The documentary "Presumed Guilty," which details the shortcomings of the Mexican judicial system, won an Emmy for best investigative journalism, reported CNN México.

The documentary was produced by Roberto Hernández and Layda Negrete, two Mexican lawyers and public policy doctoral students at the University of California, Berkeley. The piece follows the judicial process surrounding José Antonio Zúñiga, a street vendor in Mexico City sentenced to 20 years in prison for a murder he didn't commit.

Presunto Culpable has won 20 international film festival awards but the Emmy is its highest recognition to date. The documentary has been seen by two million people in Mexico and sold more tickets than Hollywood blockbusters like Black Swan and The King's Speech, according to the Notimex agency. In July, the film was mentioned on NPR.

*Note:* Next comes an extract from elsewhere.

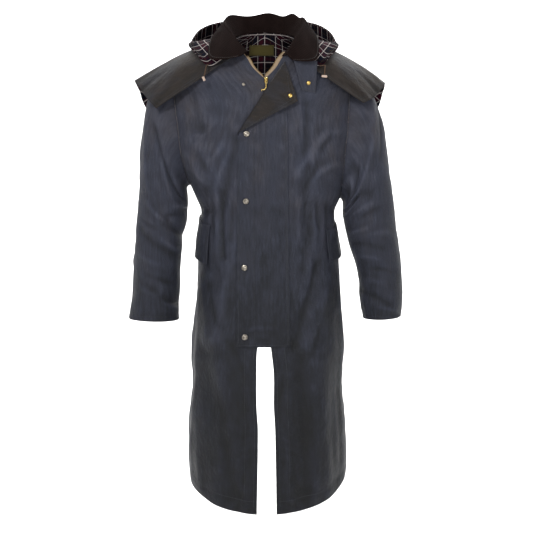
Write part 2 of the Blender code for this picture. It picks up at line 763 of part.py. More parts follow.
def label(u, v, out=0.0):
    x = mix(LABEL_X[0], LABEL_X[1], u)
    z = mix(LABEL_Z[1], LABEL_Z[0], v)
    return body(angle_at_x(x, z, "back"), z, -SHELL - LINING - 3 * EASE + out)


# Making the pieces


def finish(name, color, roughness, metallic=0.0):
    """A material of one plain finish."""
    material = bpy.data.materials.new(name)
    material.use_nodes = True
    shader = material.node_tree.nodes["Principled BSDF"]
    shader.inputs["Base Color"].default_value = (*color, 1.0)
    shader.inputs["Roughness"].default_value = roughness
    shader.inputs["Metallic"].default_value = metallic
    return material


def add_object(name, mesh, material, smooth=True):
    """An object from an edited mesh, with its material."""
    data = bpy.data.meshes.new(name)
    mesh.to_mesh(data)
    mesh.free()
    if smooth:
        data.shade_smooth()
        data.set_sharp_from_angle(angle=math.radians(40))
    data.materials.append(material)
    item = bpy.data.objects.new(name, data)
    bpy.context.scene.collection.objects.link(item)
    return item


def wall(name, across, along, place, thickness, material, tube=False):
    """A closed cloth wall: place(u, v, out) gives its outer face at out 0."""
    mesh = bmesh.new()
    bmesh.ops.create_grid(mesh, x_segments=across, y_segments=along, size=0.5)
    flat = mesh.verts[:] + mesh.edges[:] + mesh.faces[:]
    made = bmesh.ops.extrude_face_region(mesh, geom=flat, use_keep_orig=True)
    for item in made["geom"]:
        if isinstance(item, bmesh.types.BMVert):
            item.co.z = 1.0
    if tube:
        ends = [
            face for face in mesh.faces
            if all(abs(abs(vert.co.x) - 0.5) < 1e-5 for vert in face.verts)
            and len({round(vert.co.x) for vert in face.verts}) == 1
        ]
        bmesh.ops.delete(mesh, geom=ends, context="FACES")
    for vert in mesh.verts:
        u = vert.co.x + 0.5
        if tube and u > 1 - 1e-5:
            u = 0.0
        vert.co = place(u, vert.co.y + 0.5, -vert.co.z * thickness)
    bmesh.ops.remove_doubles(mesh, verts=mesh.verts[:], dist=1e-6)
    bmesh.ops.recalc_face_normals(mesh, faces=mesh.faces[:])
    return add_object(name, mesh, material)


def turned(name, profile, material, point, normal, steps=14):
    """A round piece turned from rows of radius and height, seated on a point."""
    mesh = bmesh.new()
    corners = [mesh.verts.new((radius, 0, height)) for radius, height in profile]
    lines = [mesh.edges.new(pair) for pair in zip(corners, corners[1:])]
    bmesh.ops.spin(
        mesh, geom=corners + lines, cent=(0, 0, 0), axis=(0, 0, 1),
        angle=2 * math.pi, steps=steps, use_merge=True,
    )
    bmesh.ops.remove_doubles(mesh, verts=mesh.verts[:], dist=1e-6)
    bmesh.ops.recalc_face_normals(mesh, faces=mesh.faces[:])
    item = add_object(name, mesh, material)
    item.location = point
    item.rotation_mode = "QUATERNION"
    item.rotation_quaternion = normal.to_track_quat("Z", "Y")
    return item


def snap_profile(radius, height):
    """Half outline of a press stud's cap: a rolled rim round a shallow dish."""
    return [
        # radius, height
        (0.0, 0.0),
        (0.90 * radius, 0.0),
        (1.00 * radius, 0.35 * height),
        (0.92 * radius, 0.85 * height),
        (0.76 * radius, height),
        (0.58 * radius, 0.72 * height),
        (0.0, 0.80 * height),
    ]


def make_panels(cloth):
    across = BODY_ACROSS
    along = ROWS_BELOW + ROWS_ABOVE
    for side, word in ((RIGHT, "right"), (LEFT, "left")):
        for face in ("front", "back"):

            def place(u, v, out, side=side, face=face):
                return panel(side, face, u, v, out)

            wall(f"{face}_{word}", across, along, place, SHELL, cloth)


def make_sleeves(cloth):
    for side, word in ((RIGHT, "right"), (LEFT, "left")):

        def place(u, v, out, side=side):
            return sleeve(side, u, v, out)

        wall(f"sleeve_{word}", 2 * ROWS_ABOVE, 18, place, SHELL, cloth, tube=True)


def make_neck(cloth, corduroy, tartan, plain):
    wall("cape", 40, 9, cape, SHELL, cloth)
    wall("hood", 32, 10, hood, SHELL, cloth)

    def hood_lining(u, v, out):
        rise = min(mix(0.3, 1.0, v), 0.98)
        return hood(mix(1 / 32, 31 / 32, u), rise, out - SHELL - 1.5 * EASE)

    wall("hood_lining", 30, 7, hood_lining, LINING, tartan)

    def collar_place(u, v, out):
        return collar(u - COLLAR_CROWDING * math.sin(2 * math.pi * u) / (2 * math.pi), v, out)

    wall("collar", 34, 9, collar_place, CORDUROY, corduroy)
    wall("back_lining", 12, 7, back_lining, LINING, tartan)
    wall("neck_label", 3, 1, label, 0.0008, plain)


def make_front_pieces(cloth):
    wall("storm_flap", len(FLAP_COLUMNS) - 1, sum(FLAP_ROWS), flap, SHELL, cloth)
    wall("throat_tab", 5, 6, tab, SHELL, cloth)
    for side, word in ((RIGHT, "right"), (LEFT, "left")):

        def place(u, v, out, side=side):
            return pocket_flap(side, u, v, out)

        wall(f"pocket_flap_{word}", 7, 4, place, SHELL, cloth)


def make_zip(tape, brass):
    for side, word in ((RIGHT, "right"), (LEFT, "left")):

        def place(u, v, out, side=side):
            return zip_tape(side, u, v, out)

        wall(f"zip_tape_{word}", 2, 8, place, TAPE, tape)
    make_slider(brass)


def helper(name, mesh):
    """A mesh that only shapes another piece."""
    data = bpy.data.meshes.new(name)
    mesh.to_mesh(data)
    mesh.free()
    item = bpy.data.objects.new(name, data)
    bpy.context.scene.collection.objects.link(item)
    item.hide_render = True
    item.display_type = "WIRE"
    return item


def block(size, centre, bevel=0.0):
    """A mesh of one box, with rounded edges where asked."""
    mesh = bmesh.new()
    bmesh.ops.create_cube(mesh, size=1.0)
    bmesh.ops.scale(mesh, vec=size, verts=mesh.verts[:])
    if bevel:
        bmesh.ops.bevel(
            mesh, geom=mesh.edges[:], offset=bevel, segments=1,
            profile=0.5, affect="EDGES", material=-1,
        )
    bmesh.ops.translate(mesh, vec=centre, verts=mesh.verts[:])
    return mesh


def tube_mesh(points, radius, flat, sides=8):
    """A closed round bar along points in one plane, which the unit vector flat faces."""
    mesh = bmesh.new()
    rings = []
    for index, point in enumerate(points):
        ahead = points[min(index + 1, len(points) - 1)]
        behind = points[max(index - 1, 0)]
        heading = (ahead - behind).normalized()
        turn = Matrix((flat, heading.cross(flat), heading)).transposed().to_4x4()
        ring = bmesh.ops.create_circle(mesh, cap_ends=False, radius=radius, segments=sides)
        bmesh.ops.transform(mesh, matrix=Matrix.Translation(point) @ turn, verts=ring["verts"])
        rings.append(ring["verts"])
    bmesh.ops.bridge_loops(mesh, edges=mesh.edges[:])
    mesh.faces.new(rings[0][::-1])
    mesh.faces.new(rings[-1])
    bmesh.ops.recalc_face_normals(mesh, faces=mesh.faces[:])
    return mesh


def join(item, tool, operation):
    """Cut or join a piece with a helper mesh that shares its place."""
    tool.matrix_world = item.matrix_world
    change = item.modifiers.new(operation.title(), "BOOLEAN")
    change.operation = operation
    change.solver = "EXACT"
    change.object = tool


def make_slider(brass):
    """The slider, its bridge, and the pull hooked on the bridge."""
    wide, thick, tall = SLIDER_SIZE
    seat = skin(angle_at_x(SLIDER_X, SLIDER_Z), SLIDER_Z)
    normal = body_normal(angle_at_x(SLIDER_X, SLIDER_Z), SLIDER_Z)
    tilt = math.atan2(normal.z, -normal.y)
    slider = add_object("zip_slider", block(SLIDER_SIZE, (0, 0, 0), 0.0012), brass, False)
    slider.rotation_euler = (-tilt, 0, 0)
    slider.location = seat + normal * (thick / 2 + 2 * GAP)
    face = -thick / 2
    arch = [
        Vector((0, face + 0.0010, 0.0050)),
        Vector((0, face - BRIDGE_RISE * 0.6, 0.0046)),
        Vector((0, face - BRIDGE_RISE, 0.0026)),
        Vector((0, face - BRIDGE_RISE, -0.0026)),
        Vector((0, face - BRIDGE_RISE * 0.6, -0.0046)),
        Vector((0, face + 0.0010, -0.0050)),
    ]
    bpy.context.view_layer.update()
    join(slider, helper("slider_bridge", tube_mesh(arch, BRIDGE_WIRE, Vector((1, 0, 0)))), "UNION")

    hinge = bpy.data.objects.new("pull_hinge", None)
    hinge.location = slider.matrix_world @ Vector((0, face - BRIDGE_RISE / 2, -0.0010))
    hinge.rotation_euler = slider.rotation_euler
    bpy.context.scene.collection.objects.link(hinge)
    head_wide, head_thick, head_tall = PULL_HEAD
    eye_wide, eye_tall = PULL_EYE
    drop = -head_tall / 2 + PULL_BAR / 2
    pull = add_object("zip_pull", block(PULL_HEAD, (0, 0, drop), 0.0003), brass, False)
    pull.parent = hinge
    bpy.context.view_layer.update()
    tail = []
    for step in range(5):
        tail.append(Vector((0, 0, -head_tall + 0.0016 - 0.0022 * step)))
    foot = tail[-1]
    for step in range(1, 8):
        turn = math.radians(16 * step)
        tail.append(foot + Vector((-0.0078 * (1 - math.cos(turn)), 0, -0.0092 * math.sin(turn))))
    hook = tail[-1]
    tail.append(hook + Vector((-0.0006, 0, -0.0040)))
    eye = block((eye_wide, 4 * head_thick, eye_tall), (0, 0, -PULL_BAR / 2 - eye_tall / 2))
    join(pull, helper("pull_tail", tube_mesh(tail, PULL_TAIL_RADIUS, Vector((0, 1, 0)))), "UNION")
    join(pull, helper("pull_eye", eye), "DIFFERENCE")


def make_studs(silver, brass):
    for index, (x, z) in enumerate(FLAP_SNAPS):
        place, height = flap_fold(Vector((x, z)), 0.0)
        normal = body_normal(angle_at_x(x, z), z)
        point = front_point(place.x, place.y, height + GAP)
        profile = snap_profile(SNAP_RADIUS, 0.0030)
        turned(f"flap_snap_{index + 1}", profile, silver, point, normal)
    folded = Vector((0.0640, -0.158))
    _, top = flap_fold(Vector(FLAP_CORNER), -SHELL)
    small = snap_profile(SOCKET_RADIUS, 0.0024)
    normal = body_normal(angle_at_x(folded.x, folded.y), folded.y)
    turned("flap_socket", small, brass, front_point(folded.x, folded.y, top + GAP), normal, 10)
    normal = (tab(*TAB_SOCKET, 1.0) - tab(*TAB_SOCKET)).normalized()
    turned("tab_socket", small, brass, tab(*TAB_SOCKET, 2 * GAP), normal, 10)
    stud_x = -0.0545
    stud_z = -0.1275
    normal = body_normal(angle_at_x(stud_x, stud_z), stud_z)
    stud = snap_profile(0.0042, 0.0020)
    turned("throat_stud", stud, silver, front_point(stud_x, stud_z, GAP), normal, 10)


def make_cords(cord, cream):
    for side, word in ((RIGHT, "right"), (LEFT, "left")):
        turn = CORD_EXIT[0] if side == RIGHT else 1 - CORD_EXIT[0]
        leave = hood(turn, CORD_EXIT[1], -SHELL - CORD_RADIUS - GAP)
        route = [leave] + [Vector(row) for row in CORDS[side]]
        keyed = [(index / (len(route) - 1), *point) for index, point in enumerate(route)]
        steps = 9
        curve = bpy.data.curves.new(f"hood_cord_{word}", "CURVE")
        curve.dimensions = "3D"
        curve.bevel_depth = CORD_RADIUS
        curve.bevel_resolution = 2
        curve.use_fill_caps = True
        line = curve.splines.new("POLY")
        line.points.add(steps)
        for step in range(steps + 1):
            line.points[step].co = (*read(keyed, step / steps), 1.0)
        curve.materials.append(cord)
        item = bpy.data.objects.new(f"hood_cord_{word}", curve)
        bpy.context.scene.collection.objects.link(item)

        length, radius, degrees = TOGGLE_SIZE[side]
        heading = (route[-1] - route[-2]).normalized()
        turn = math.radians(degrees)
        axis = Vector((-side * math.sin(turn), 0, -math.cos(turn))) if side == RIGHT else \
            Vector((math.sin(turn), 0, -math.cos(turn)))
        reach = radius + GAP if degrees > 45 else length / 2 + GAP
        centre = route[-1] + heading * reach
        profile = [
            # radius, height
            (0.0, -length / 2),
            (0.62 * radius, -0.48 * length),
            (radius, -0.32 * length),
            (radius, 0.32 * length),
            (0.62 * radius, 0.48 * length),
            (0.0, length / 2),
        ]
        turned(f"cord_toggle_{word}", profile, cream, centre, axis, 10)


def main():
    clear_scene()
    cloth = finish("waxed_cotton", (0.030, 0.034, 0.046), 0.55)
    corduroy = finish("corduroy", (0.020, 0.012, 0.010), 0.9)
    tartan = finish("tartan_lining", (0.040, 0.022, 0.040), 0.85)
    plain = finish("woven_label", (0.090, 0.075, 0.020), 0.8)
    tape = finish("zip_tape", (0.36, 0.26, 0.16), 0.8)
    brass = finish("brass", (0.80, 0.60, 0.20), 0.3, 1.0)
    silver = finish("nickel_stud", (0.50, 0.48, 0.44), 0.35, 1.0)
    cord = finish("hood_cord", (0.10, 0.06, 0.035), 0.85)
    cream = finish("cord_toggle", (0.60, 0.48, 0.42), 0.5)
    make_panels(cloth)
    make_sleeves(cloth)
    make_neck(cloth, corduroy, tartan, plain)
    make_front_pieces(cloth)
    make_zip(tape, brass)
    make_studs(silver, brass)
    make_cords(cord, cream)


main()
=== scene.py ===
"""The look of a waxed duster coat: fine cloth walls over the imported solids, with their
folds, seams, stitching and finishes.

Lengths are in metres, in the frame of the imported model: +Z up, the front at -Y, the
wearer's left at +X and the origin at the nape. The tables down to LABEL are the coat's
own construction, and each cloth piece lies on the form of the solid that it replaces.
"""

import math
from functools import partial

import bmesh
import bpy
import numpy as np
from mathutils import Matrix, Vector


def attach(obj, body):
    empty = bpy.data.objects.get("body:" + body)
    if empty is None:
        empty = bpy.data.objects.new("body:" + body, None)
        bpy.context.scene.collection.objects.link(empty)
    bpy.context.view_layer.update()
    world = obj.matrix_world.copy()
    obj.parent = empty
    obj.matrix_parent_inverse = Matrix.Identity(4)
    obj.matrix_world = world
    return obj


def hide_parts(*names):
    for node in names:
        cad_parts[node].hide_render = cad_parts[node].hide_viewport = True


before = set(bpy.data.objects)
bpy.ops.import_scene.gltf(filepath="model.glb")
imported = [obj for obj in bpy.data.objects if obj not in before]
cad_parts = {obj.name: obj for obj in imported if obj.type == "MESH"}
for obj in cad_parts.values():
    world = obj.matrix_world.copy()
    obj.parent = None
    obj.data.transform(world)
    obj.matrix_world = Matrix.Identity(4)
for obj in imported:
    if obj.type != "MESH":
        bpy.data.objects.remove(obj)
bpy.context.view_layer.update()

MM = 0.001
RIGHT = -1
LEFT = 1
WORDS = {RIGHT: "right", LEFT: "left"}

# Cloth thicknesses, the gap between pieces at a seam, and the room under a piece
SHELL = 0.0022
CORDUROY = 0.0026
LINING = 0.0010
TAPE = 0.0011
LABEL_CLOTH = 0.0008
GAP = 0.0003
EASE = 0.0012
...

In March, a Mexican judge tried to stop the distribution of the film through a temporary suspension order. The order was later removed and the film continued showing in theaters. See a preview of the documentary below.

Brazil also took an Emmy for best international television news. TV Globo's news program Jornal Nacional won for its coverage of the 2010 police occupation of the Complexo do Alemão favela, a hotbed of drug trafficking in Rio de Janeiro, Folha de São Paulo reported.

According to the newspaper O Globo, over 20 journalists covered diverse aspects of the operation, from police movements, to the reaction of residents and vivid photography of the favela's criminals. Using a camera mounted on a helicopter, the news program broadcast live images of fleeing drug traffickers.

Jornal Nacional was nominated for the Emmy seven times in the last nine years, the website G1 reported.